Date of this Version
Transactions of the Nebraska Academy of Sciences, vol. 5 (1978)
The Seward Formation as originally described was known largely from subsurface data; the authors considered it a fine-grained facies of the Ogallala. It was later correlated with the Elk Creek Till of the Nebraskan glaciation and an outcrop selected in northeastern Seward County as a type section of the unit. Recent research has demonstrated that the Elk Creek Till is much older than the classical Nebraskan tills. The upper part of the exposure designated the type section of the Seward Formation is a massive silt unit that has a thick chernozemic paleosol, and the lower part is laminated silt and clay with a thinner CaCO3-rich paleosol. Land snails collected from a sparsely fossiliferous zone near the base of the massive silt unit represent only five species; 88% are about equally divided between Pupilla muscorum and Gastrocopta armifera, both long lived and widely distributed taxa that indicate open grassland.
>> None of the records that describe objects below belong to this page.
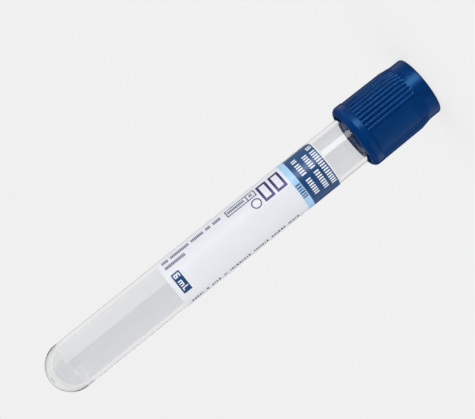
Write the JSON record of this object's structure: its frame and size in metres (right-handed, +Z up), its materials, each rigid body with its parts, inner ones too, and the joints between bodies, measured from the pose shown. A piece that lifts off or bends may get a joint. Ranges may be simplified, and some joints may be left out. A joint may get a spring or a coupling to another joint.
{
  "type": "blood collection tube",
  "caption": "Clear round-bottomed blood collection tube with a wrapped label, closed by a rubber stopper inside a ribbed blue safety cap.",
  "frame": {"origin": "the middle of the cap's flat top, on the surface that the closed tube stands on", "axes": "+Z up, along the tube's axis from its cap to its round end, as the tube stands on its cap; -Y the side that the front of the label faces; +X to its side"},
  "size_m": [0.0166, 0.0166, 0.1087],
  "materials": {
    "clear_plastic": "clear, glossy, moulded",
    "label": "white, printed with navy and light blue fields, smooth",
    "cap_plastic": "royal blue, satin, moulded, with a fine grain",
    "rubber": "dark slate, matt"
  },
  "bodies": {
    "closure": {"cap": "cap_plastic", "stopper": "rubber"},
    "vial": {"tube": "clear_plastic", "label": "label"}
  },
  "joints": [
    {"name": "tube_pull", "type": "slide", "parent": "closure", "child": "vial", "axis": [0, 0, 1], "range_m": [0, 0.025]}
  ]
}
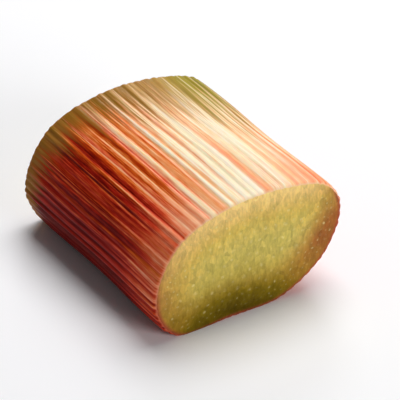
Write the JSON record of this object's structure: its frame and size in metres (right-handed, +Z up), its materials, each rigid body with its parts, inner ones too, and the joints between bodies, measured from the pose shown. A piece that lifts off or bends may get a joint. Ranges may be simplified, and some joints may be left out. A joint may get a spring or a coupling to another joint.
{
  "type": "rhubarb stalk",
  "caption": "Cut length of ribbed rhubarb stalk with red-striped skin and two cut ends of yellow-green flesh, lying on its flatter side.",
  "frame": {"origin": "on the surface the piece lies on, under the middle of its footprint's box", "axes": "+Z up, Y along the stalk with the viewed cut end at -Y, +X towards the side that slants in underneath"},
  "size_m": [0.0336, 0.0386, 0.0208],
  "materials": {
    "rhubarb_skin": "moist, satin skin in red and cream stripes; the cut ends show yellow-green flesh"
  },
  "bodies": {
    "root": {"rhubarb_stalk": "rhubarb_skin"}
  },
  "joints": []
}
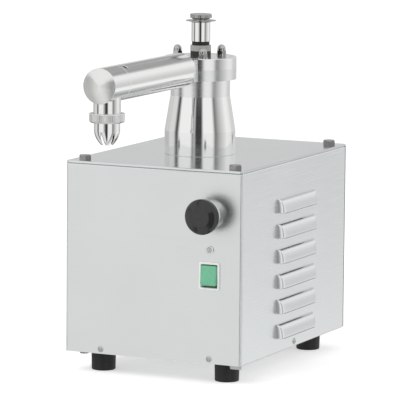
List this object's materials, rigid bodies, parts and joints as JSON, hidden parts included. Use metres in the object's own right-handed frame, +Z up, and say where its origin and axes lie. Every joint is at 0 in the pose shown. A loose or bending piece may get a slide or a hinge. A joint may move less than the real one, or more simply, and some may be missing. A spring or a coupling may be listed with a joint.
{
  "type": "cream whipper machine",
  "caption": "Countertop cream whipper: louvred steel housing on rubber feet, turned pump tower with air valve and domed nuts, long horizontal whipping arm with a star nozzle, front push button.",
  "frame": {"origin": "bottom centre of the whole machine's bounding box, on the surface it stands on", "axes": "+Z up; the front panel and the nozzle face -Y; +X is to the right of a person who faces the machine's front, so the louvres seen in the picture are on +X"},
  "size_m": [0.235, 0.447, 0.4056],
  "materials": {
    "brushed_steel": "fine satin-brushed stainless sheet",
    "polished_steel": "mirror-polished turned stainless steel",
    "satin_steel": "fine-turned stainless steel",
    "bright_steel": "zinc-bright machine screws and nuts",
    "cast_aluminium": "as-cast aluminium",
    "lamination_steel": "varnished laminated core",
    "black_rubber": "matte moulded rubber",
    "black_plastic": "glossy moulded plastic",
    "matte_black_plastic": "matte moulded plastic",
    "grey_plastic": "matte turned plastic",
    "white_plastic": "moulded plastic",
    "green_plastic": "soft green moulded plastic",
    "clear_plastic": "clear moulded lens"
  },
  "bodies": {
    "machine": {"base_tray": "brushed_steel", "feet": "black_rubber", "foot_screws": "bright_steel", "corner_posts": "cast_aluminium", "front_panel": "brushed_steel", "back_panel": "brushed_steel", "right_panel": "brushed_steel", "left_panel": "brushed_steel", "top_plate": "brushed_steel", "top_screws": "bright_steel", "panel_screws": "bright_steel", "m6_screws": "bright_steel", "cable_gland": "matte_black_plastic", "rocker_body": "white_plastic", "rocker_pin": "bright_steel", "push_bezel": "polished_steel", "push_nut": "bright_steel", "push_spring": "bright_steel", "contact_block": "grey_plastic", "indicator_holder": "polished_steel", "indicator_lens": "clear_plastic", "tower": "polished_steel", "shaft_bearings": "bright_steel", "shaft_seal": "black_rubber", "motor_bracket": "cast_aluminium", "motor_housing": "cast_aluminium", "stator_core": "lamination_steel", "fan_cover": "cast_aluminium", "run_capacitor": "grey_plastic", "pump_body": "satin_steel", "pump_o_ring": "black_rubber", "idler_pin": "satin_steel", "pump_cover": "polished_steel", "pump_studs": "bright_steel", "cap_nuts": "polished_steel", "suction_nipple": "satin_steel", "valve_base": "matte_black_plastic", "valve_scale_ring": "grey_plastic", "valve_seal": "black_rubber", "valve_sleeve": "polished_steel", "arm_neck": "satin_steel", "arm_tube": "polished_steel", "labyrinth_rod": "satin_steel", "lock_pins": "satin_steel"},
    "rocker_button": {"rocker": "green_plastic"},
    "push_button": {"push_head": "black_plastic", "push_stem": "white_plastic"},
    "drive_train": {"rotor": "lamination_steel", "motor_fan": "matte_black_plastic", "coupling_hubs": "cast_aluminium", "coupling_spider": "black_rubber", "drive_shaft": "satin_steel", "drive_gear": "satin_steel"},
    "idler": {"driven_gear": "satin_steel"},
    "air_knob": {"valve_knob": "satin_steel", "valve_disc": "polished_steel"},
    "air_needle": {"valve_needle": "satin_steel"},
    "arm_end": {"end_cap": "polished_steel", "star_nozzle": "polished_steel"},
    "union": {"union_nut": "satin_steel"}
  },
  "joints": [
    {"name": "rocker_tilt", "type": "hinge", "parent": "machine", "child": "rocker_button", "pos_m": [0.071, -0.0935, 0.1238], "axis": [1, 0, 0], "range_deg": [0, 16]},
    {"name": "push_in", "type": "slide", "parent": "machine", "child": "push_button", "axis": [0, 1, 0], "range_m": [0, 0.005], "stiffness_N_per_m": 600, "deforming": ["push_spring"]},
    {"name": "drive_spin", "type": "hinge", "parent": "machine", "child": "drive_train", "pos_m": [-0.005, 0.0375, 0.344], "axis": [0, 0, 1], "continuous": true},
    {"name": "idler_spin", "type": "hinge", "parent": "machine", "child": "idler", "pos_m": [0.015, 0.0375, 0.344], "axis": [0, 0, 1], "continuous": true},
    {"name": "needle_lift", "type": "slide", "parent": "machine", "child": "air_needle", "axis": [0, 0, 1], "range_m": [0, 0.004]},
    {"name": "air_turn", "type": "hinge", "parent": "machine", "child": "air_knob", "pos_m": [-0.005, 0.0375, 0.3964], "axis": [0, 0, 1], "range_deg": [0, 301]},
    {"name": "cap_bayonet", "type": "hinge", "parent": "machine", "child": "arm_end", "pos_m": [-0.005, -0.1848, 0.3449], "axis": [0, 1, 0], "range_deg": [0, 60]},
    {"name": "union_turn", "type": "hinge", "parent": "arm_end", "child": "union", "pos_m": [-0.005, -0.2037, 0.3139], "axis": [0, 0, 1], "continuous": true}
  ],
  "couplings": [
    {"joint": "idler_spin", "follows": "drive_spin", "ratio": -1},
    {"joint": "air_turn", "follows": "needle_lift", "rad_per_m": 1309}
  ]
}
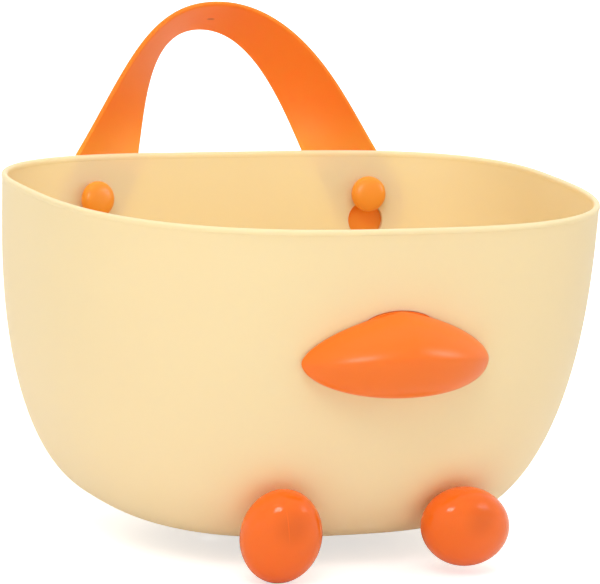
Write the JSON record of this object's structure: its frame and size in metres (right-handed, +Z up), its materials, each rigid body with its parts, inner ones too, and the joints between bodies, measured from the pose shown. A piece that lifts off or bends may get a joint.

This faunule and the massive, nearly uniform nature of the silt from which it was collected suggest that part of the sediment may have been deposited as loess. Its thick soil profile, which is buried beneath a laminated silt and fine sand that is overlain by Cedar Bluffs Till a short distance away, is well developed. Judged by post-Wisconsinan soil profile development, it probably would have required several times as long to form. The upper part of the Seward Formation at its type section probably correlates with the Elk Creek Till, which was deposited by the earliest ice to reach the area of eastern Nebraska. The basal part of the formation probably is Pliocene. It is likely that not all the silts identified as Seward Formation from well logs and samples have the same origin as these beds at the outcrop of the type section.